Dans le scénario bas, la mobilisation ne parvient pas à déclencher un front social massif: La France insoumise devra digérer un échec politique cuisant. Dans le scénario médian, la mobilisation politico-syndicale accouchera, comme pour la Loi Travail, de grandes manifestations et de premiers mouvements durs de grèves et de blocages, mais le gouvernement et la police réagissant eux aussi de façon dure, le mouvement s'essoufflera au bout de quelques semaines: ce sera donc un semi-échec, car d'un côté le front social aura perdu mais de l'autre côté, LFI aura pris de facto le leadership complet de l'opposition de gauche à Emmanuel Macron. Enfin, dans le scénario maximal, la mobilisation ira jusqu'à provoquer la redite de la configuration de 1995: à l'époque l'ampleur des grèves, des pénuries et des blocages avait paralysé progressivement le fonctionnement du pays jusqu'à conduire le gouvernement Juppé à céder.

Les rapports entre Jean-Luc Mélenchon et les médias sont devenus de plus en plus orageux ces dernières semaines.
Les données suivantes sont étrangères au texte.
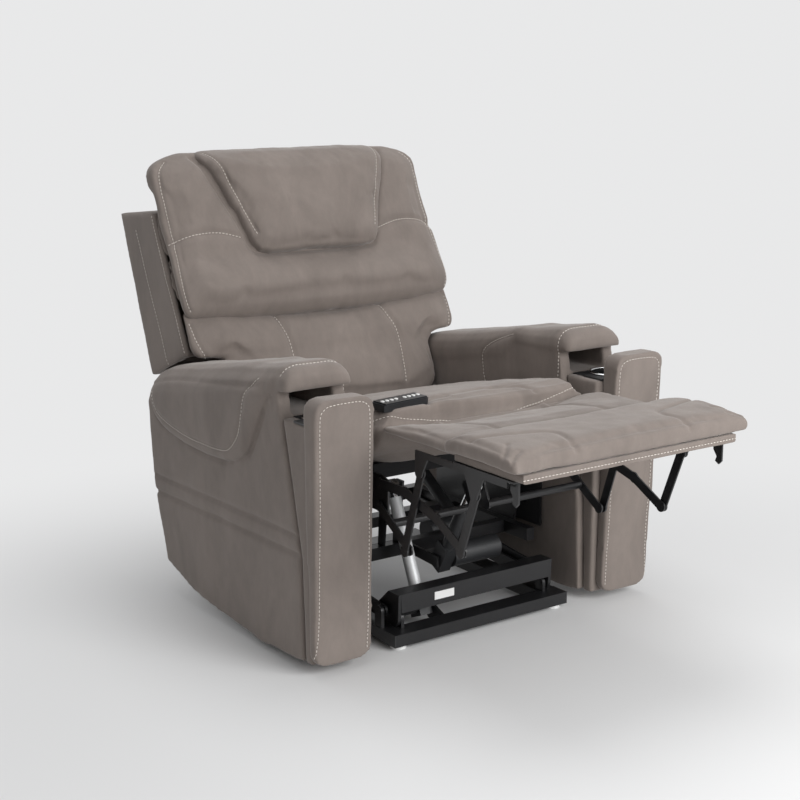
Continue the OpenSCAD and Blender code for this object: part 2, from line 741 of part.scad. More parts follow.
module back_hinge_plates() {
    x0 = upright_x[1];
    on_floor() color(steel) on_back() {
        both_sides() {
            difference() {
                slab([[3, 10], [40, 10], [40, 120], [3, 120]], x0, x0 + 5);
                for (z = [50, 100]) cross_bar([20, z], 8, x0 - 1, x0 + 6);
            }
            cross_bar([0, 0], 44, x0, x0 + 5);
            cross_bar([0, 0], 16, x0 + 4, plate_x + plate_t);
            head_ear();
        }
        strap([45, 0], recline_pin, 24, recline_act_x + 12, 8);
        block([recline_act_x + 12, 30, -20], [recline_act_x + 20, 50, 20]);
        cross_bar(recline_pin, 12, recline_act_x - 9, recline_act_x + 13);
    }
}

// An ear on the top of each upright that carries the headrest's hinge pin.
module head_ear() {
    difference() {
        union() {
            cross_bar(head_r, 24, 227, 232);
            slab([[2, 405], [2, 438], [-14, 462], [-30, 451]], 227, 232);
        }
        cross_bar(head_r, 12.4, 226, 233);
    }
}

// Padded outer back: side walls, rear wall and top, open towards the cushions.
module back_shell() {
    on_floor() color(taupe) on_back() difference() {
        slab(shell_outline, -shell_half_w, shell_half_w);
        slab([[-30, 146 + 8], [-30, 500], [0, 505], [155 - shell_wall, 581 - shell_wall - 8],
            [192 - shell_wall, 160 + 8], [100, 150]], -shell_half_w + shell_wall, shell_half_w - shell_wall);
        block([-head_half_w - 4, -30, 440], [head_half_w + 4, 18, 600]);
        block([-290, -30, 140], [290, 38, 165]);
    }
}

module lumbar_cushion() {
    on_floor() color(taupe) on_back() cushion([
        [-34, -26, lumbar_rear, 238], [-20, -34, lumbar_rear, 246], [40, -46, lumbar_rear, 249],
        [90, -10 - lumbar_crown * 0.8, lumbar_rear - 2, 277], [132, -lumbar_crown, lumbar_rear - 2, 277],
        [150, -lumbar_crown, -19, 330], [158, -lumbar_crown, -21, 372],
        [190, -lumbar_crown + 4, -21, 376], [222, -50, -21, 372], [236, -36, -22, 362]], k = 2);
}

module shoulder_cushion() {
    on_floor() color(taupe) on_back() cushion([
        [236.5, -36, -22, 362], [250, -52, -21, 372], [290, -70, -21, 376], [360, -78, -21, 377],
        [404, -72, -21, 377], [426, -54, -21, 372], [438, -38, -22, 356]]);
}

// ---------- Headrest ----------

module head_frame() {
    on_floor() color(steel) on_back() {
        block([-230, -18, 470], [230, -12, 500]);
        both_sides() block([200, -18, 456], [224, -12, 640]);
        both_sides() cross_bar(head_r, 12, 201, 233);
    }
}

module head_cushion() {
    on_floor() color(taupe) on_back() difference() {
        cushion([
            [453, -34, -24, head_half_w - 16], [474, -60, 10, head_half_w - 4], [510, -79, 14, head_half_w],
            [560, -86, 14, head_half_w], [610, -84, 8, head_half_w - 4], [640, -70, -4, head_half_w - 28],
            [654, -48, -24, head_half_w - 70]]);
        block([-232, -18.3, 440], [232, -11.7, 642]);
        both_sides() cross_bar(head_r, 12.6, 199, 236);
        both_sides() cross_bar(head_r, 34, 225, 234);
    }
}

// ---------- Handset ----------

module on_handset() translate(handset_at) rotate(handset_tilt) children();

function button_place(i) = [(i % 2 == 0 ? -1 : 1) * handset_l / 4 + (floor(i / 2) - 1.5) * 13, 0];
face_z = handset_t / 2;

module handset_case() {
    on_floor() color(black_plastic) on_handset() difference() {
        union() {
            block([-handset_l / 2 + 12, -handset_w / 2, -face_z],
                [handset_l / 2 - 12, handset_w / 2, face_z - 3]);
            for (x = [-1, 1]) translate([x * (handset_l / 2 - 12), 0, -face_z])
                intersection() {
                    block([-12, -handset_w / 2, 0], [12, handset_w / 2, handset_t - 3]);
                    cylinder(h = handset_t - 3, d = handset_w);
                }
        }
        for (i = [0 : 7]) translate([button_place(i)[0], 0, face_z - 7])
            cylinder(h = 10, d = button_d + 3);
    }
}

module handset_face() {
    on_floor() color(black_plastic) on_handset() difference() {
        block([-handset_l / 2 + 4, -handset_w / 2 + 3, face_z - 3],
            [handset_l / 2 - 4, handset_w / 2 - 3, face_z]);
        for (i = [0 : 7]) translate([button_place(i)[0], 0, face_z - 4]) cylinder(h = 6, d = button_d + 1);
    }
}

// A press button with a wider foot under the face plate.
module button(i) {
    on_floor() color(white_plastic) on_handset() translate([button_place(i)[0], 0, 0]) {
        translate([0, 0, face_z - 7 + button_travel + 0.5]) cylinder(h = 7, d = button_d);
    }
}

module button_1() button(0);
module button_2() button(1);
module button_3() button(2);
module button_4() button(3);
module button_5() button(4);
module button_6() button(5);
module button_7() button(6);
module button_8() button(7);

base_frame();
base_end_caps();
glides();
lift_arm_weldment();
rating_plate();
toggle_links();
lift_motor();
lift_rod();
carriage_frame();
side_plate_left();
side_plate_right();
seat_frame();
seat_webbing();
seat_cushion();
control_box();
arm_frame_left();
arm_frame_right();
arm_body_left();
arm_body_right();
arm_cap_left();
arm_cap_right();
arm_neck_left();
arm_neck_right();
arm_post_left();
arm_post_right();
cup_trays();
cup_rings();
leg_pad();
footrest_board();
footrest_pad();
footrest_bracket_left();
footrest_bracket_right();
bracket_springs();
rear_lower_links();
rear_upper_links();
front_lower_links();
front_upper_links();
footrest_motor();
footrest_rod();
back_frame();
back_hinge_plates();
back_shell();
lumbar_cushion();
shoulder_cushion();
head_frame();
head_cushion();
recline_motor();
recline_rod();
handset_case();
handset_face();
button_1();
button_2();
button_3();
button_4();
button_5();
button_6();
button_7();
button_8();
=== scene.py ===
import math

import bmesh
import bpy
import numpy as np
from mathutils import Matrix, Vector, noise
from mathutils.bvhtree import BVHTree
from mathutils.kdtree import KDTree


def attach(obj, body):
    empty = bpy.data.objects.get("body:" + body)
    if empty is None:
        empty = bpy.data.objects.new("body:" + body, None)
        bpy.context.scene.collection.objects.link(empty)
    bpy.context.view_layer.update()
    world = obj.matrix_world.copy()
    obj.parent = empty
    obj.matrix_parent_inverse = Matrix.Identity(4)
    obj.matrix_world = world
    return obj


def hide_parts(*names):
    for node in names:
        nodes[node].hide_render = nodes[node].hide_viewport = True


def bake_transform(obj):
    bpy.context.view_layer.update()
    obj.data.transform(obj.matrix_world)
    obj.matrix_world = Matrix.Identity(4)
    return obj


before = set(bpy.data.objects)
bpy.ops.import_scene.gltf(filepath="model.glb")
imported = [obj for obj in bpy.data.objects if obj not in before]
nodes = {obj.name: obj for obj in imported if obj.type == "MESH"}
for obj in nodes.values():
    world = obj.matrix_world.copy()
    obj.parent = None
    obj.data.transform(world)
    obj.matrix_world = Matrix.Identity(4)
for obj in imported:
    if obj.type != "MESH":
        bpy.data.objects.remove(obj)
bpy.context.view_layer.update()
scene = bpy.context.scene


# ---------- Cover cloth ----------
# All covers are one taupe microfibre with a short suede nap, cut into panels and sewn with pale thread.
# The nap is brushed unevenly, so the cloth looks mottled, and it is a little paler where it turns away.

def group_with(name, inputs, outputs):
    """An empty shader node group with named inputs (name, type, value) and outputs (name, type)."""
    tree = bpy.data.node_groups.new(name, "ShaderNodeTree")
    for label, kind, value in inputs:
        socket = tree.interface.new_socket(label, in_out="INPUT", socket_type=kind)
        socket.default_value = value
    for label, kind in outputs:
        tree.interface.new_socket(label, in_out="OUTPUT", socket_type=kind)
    return tree, tree.nodes.new("NodeGroupInput"), tree.nodes.new("NodeGroupOutput")


def noise_node(tree, vector, scale, detail=4.0, roughness=0.6, distortion=0.0):
    """A noise texture's value at a vector."""
    n = tree.nodes.new("ShaderNodeTexNoise")
    n.inputs["Scale"].default_value = scale
    n.inputs["Detail"].default_value = detail
    n.inputs["Roughness"].default_value = roughness
    n.inputs["Distortion"].default_value = distortion
    tree.links.new(vector, n.inputs["Vector"])
    return n.outputs["Fac"]


def blend_values(tree, parts):
    """The weighted sum of (socket, weight) pairs."""
    total = None
    for socket, weight in parts:
        m = tree.nodes.new("ShaderNodeMath")
        m.operation = "MULTIPLY_ADD"
        m.inputs[1].default_value = weight
        m.inputs[2].default_value = 0.0
        tree.links.new(socket, m.inputs[0])
        if total is not None:
            tree.links.new(total, m.inputs[2])
        total = m.outputs[0]
    return total


def object_coordinates(tree, stretch=(1, 1, 1)):
    """The piece's own coordinates, so that the finish moves with it."""
    place = tree.nodes.new("ShaderNodeTexCoord")
    turn = tree.nodes.new("ShaderNodeMapping")
    turn.inputs["Scale"].default_value = stretch
    tree.links.new(place.outputs["Object"], turn.inputs["Vector"])
    return turn.outputs["Vector"]


nap, nap_in, nap_out = group_with(
    "Suede nap",
    [("Pale", "NodeSocketColor", (0.2, 0.17, 0.15, 1)), ("Dark", "NodeSocketColor", (0.1, 0.09, 0.08, 1))],
    [("Colour", "NodeSocketColor"), ("Height", "NodeSocketFloat"), ("Roughness", "NodeSocketFloat")],
)
brushed = object_coordinates(nap, (1, 1, 0.45))
patches = noise_node(nap, brushed, 7.0, 5.0, 0.62, 0.8)
strokes = noise_node(nap, brushed, 42.0, 4.0, 0.65, 0.4)
pile = noise_node(nap, object_coordinates(nap), 620.0, 3.0, 0.7)
shade = blend_values(nap, [(patches, 0.62), (strokes, 0.28), (pile, 0.10)])
spread = nap.nodes.new("ShaderNodeMapRange")
spread.inputs["From Min"].default_value = 0.34
spread.inputs["From Max"].default_value = 0.66
nap.links.new(shade, spread.inputs["Value"])
tones = nap.nodes.new("ShaderNodeMix")
tones.data_type = "RGBA"
nap.links.new(spread.outputs["Result"], tones.inputs["Factor"])
nap.links.new(nap_in.outputs["Dark"], tones.inputs["A"])
nap.links.new(nap_in.outputs["Pale"], tones.inputs["B"])
nap.links.new(tones.outputs["Result"], nap_out.inputs["Colour"])
nap.links.new(blend_values(nap, [(pile, 0.75), (strokes, 0.25)]), nap_out.inputs["Height"])
rough = nap.nodes.new("ShaderNodeMapRange")
rough.inputs["To Min"].default_value = 0.78
rough.inputs["To Max"].default_value = 0.95
nap.links.new(strokes, rough.inputs["Value"])
nap.links.new(rough.outputs["Result"], nap_out.inputs["Roughness"])


def material_with(name, base=(0.5, 0.5, 0.5), roughness=0.5, metallic=0.0):
    """A Principled material with plain values; returns the material, its tree and its shader."""
    m = bpy.data.materials.new(name)
    m.use_nodes = True
    shader = m.node_tree.nodes["Principled BSDF"]
    shader.inputs["Base Color"].default_value = (*base, 1)
    shader.inputs["Roughness"].default_value = roughness
    shader.inputs["Metallic"].default_value = metallic
    m.diffuse_color = (*base, 1)
    return m, m.node_tree, shader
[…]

Comment cette situation peut-elle évoluer?

D'un côté, la campagne des élections législatives a vu la montée en flèche du taux de contenus médiatiques négatifs consacrés à Jean-Luc Mélenchon: plus de 40% durant le mois de mai, au lieu de grosso modo 30 dans les derniers mois de la campagne présidentielle ; et même plus de 60% à la toute fin du mois de mai. De l'autre côté, la chaîne YouTube de Jean-Luc Mélenchon a répétitivement atteint des audiences comparables à celles de grandes chaînes télévisées d'information. Et sur la façon de filmer, de monter et de mettre en scène les contenus, elle a rejoint le niveau de qualité d'une chaîne TV. Il serait donc logique que La France insoumise aille au bout de sa stratégie de contournement des médias mainstream, en créant sur Internet un vrai grand média de gauche antisystème.